Relations did not improve elsewhere. While Iran approved the integration of Chabahar port with a Free Zone operating in the area, it cut Indian interest through OVL in developing a gas field in Farzad.


Beyond Chabahar

The experience of negotiating through sanctions will help IPGL. Myanmar too is under sanctions so getting equipment and finance to run the Sittwe project could be an equal challenge. The other challenges of running a port include container and bulk cargo handling and warehousing, IPGL officials said they will be able to execute and later farm out to experienced operators. 

IPGL has issued advertisements to recruit top management people. This includes employing a Chief Finance Officer on contract for three years. Other posts are also being filled at a rapid clip.

As a senior official from the ministry said they have decided that IPGL will henceforth be the preferred option for steering India’s port forays abroad. Once IPGL takes over as the operator for the project at Mongla, it will have to decide which companies will be roped in. The Bangladesh project was awarded to a private company Egis India Consulting Engineers last year for $9.6 million before the decision on IPGL was made. The project has a short lead time till the end of 2024 which will almost certainly have to be recalibrated.

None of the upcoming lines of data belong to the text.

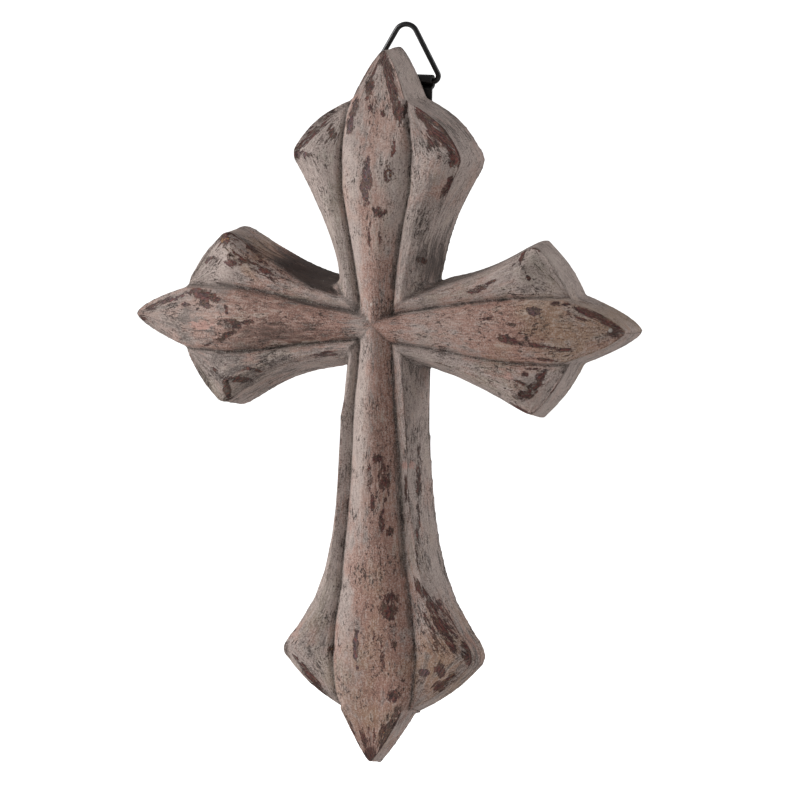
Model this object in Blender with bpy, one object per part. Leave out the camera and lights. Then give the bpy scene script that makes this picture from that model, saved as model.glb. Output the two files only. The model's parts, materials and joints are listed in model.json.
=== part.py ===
"""Carved wall cross with a triangular hanging ring on its back.

The cross is one carved solid. Each arm carries a raised petal along its middle and a
hipped lobe on either side of it, with a groove between them. The petal runs out past
the lobes to a pointed tip, and a sloping leaf-shaped facet is cut into its end.

Frame: +X to the viewer's right, +Z up, the front faces -Y, and the flat back lies in the
plane Y = 0 with the origin behind the middle of the crossing. Everything is in metres.
"""

import math
from dataclasses import dataclass

import bmesh
import bpy
from mathutils import Vector

MM = 0.001

# Overall size of the carved cross, from the middle of the crossing
TOP_REACH = 96.7 * MM
SIDE_REACH = 92.0 * MM
FOOT_REACH = 156.5 * MM
THICKNESS = 25.5 * MM
WALL_SLOPE_OUT = 2.0 * MM

# Half widths of the arms at their outer corners and at the crossing
TOP_SPREAD = 32.4 * MM
SIDE_SPREAD = 30.5 * MM
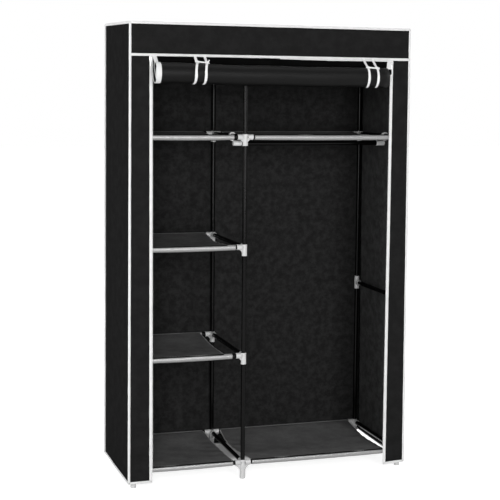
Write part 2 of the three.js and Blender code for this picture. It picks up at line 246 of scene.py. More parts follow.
def noise(tree, place, vector, **settings):
    # Cloudy noise, read at a vector
    made = newNode(tree, "ShaderNodeTexNoise", place, **settings)
    tree.links.new(vector, made.inputs["Vector"])
    return made


def ramp(tree, place, value, start, end, low=0.0, high=1.0, kind="SMOOTHSTEP"):
    # Carries a value from one range over to another, by default with a soft start and end
    made = newNode(tree, "ShaderNodeMapRange", place, interpolation_type=kind)
    for socket, number in (("From Min", start), ("From Max", end), ("To Min", low), ("To Max", high)):
        made.inputs[socket].default_value = number
    tree.links.new(value, made.inputs["Value"])
    return made.outputs[0]


def mixColour(tree, place, factor, first, second):
    # Two colours mixed by a factor; each of the three is a value or another node's output
    made = newNode(tree, "ShaderNodeMix", place, data_type="RGBA")
    for socket, value in ((made.inputs["Factor"], factor), (made.inputs[6], first), (made.inputs[7], second)):
        if isinstance(value, (int, float, tuple)):
            socket.default_value = value
        else:
            tree.links.new(value, socket)
    return made.outputs[2]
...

Sunil Mukundan, managing director of IPGL, did not respond to a request to respond to this story.

The critical ask in this question is the raising of finance. IPGL has hardly any equity base. This will have to be shored up fast and only then will the company be able to create leverage to undertake the cost of building projects.

While the company will have to approach the domestic markets, the smell of sanctions around two of its projects is a tough challenge, reckon government officials. Banks and other financial institutions will observe how IPGL ring fences its requirements. These are things that MOPSW officials are aware of. But no one has a clear answer as of now.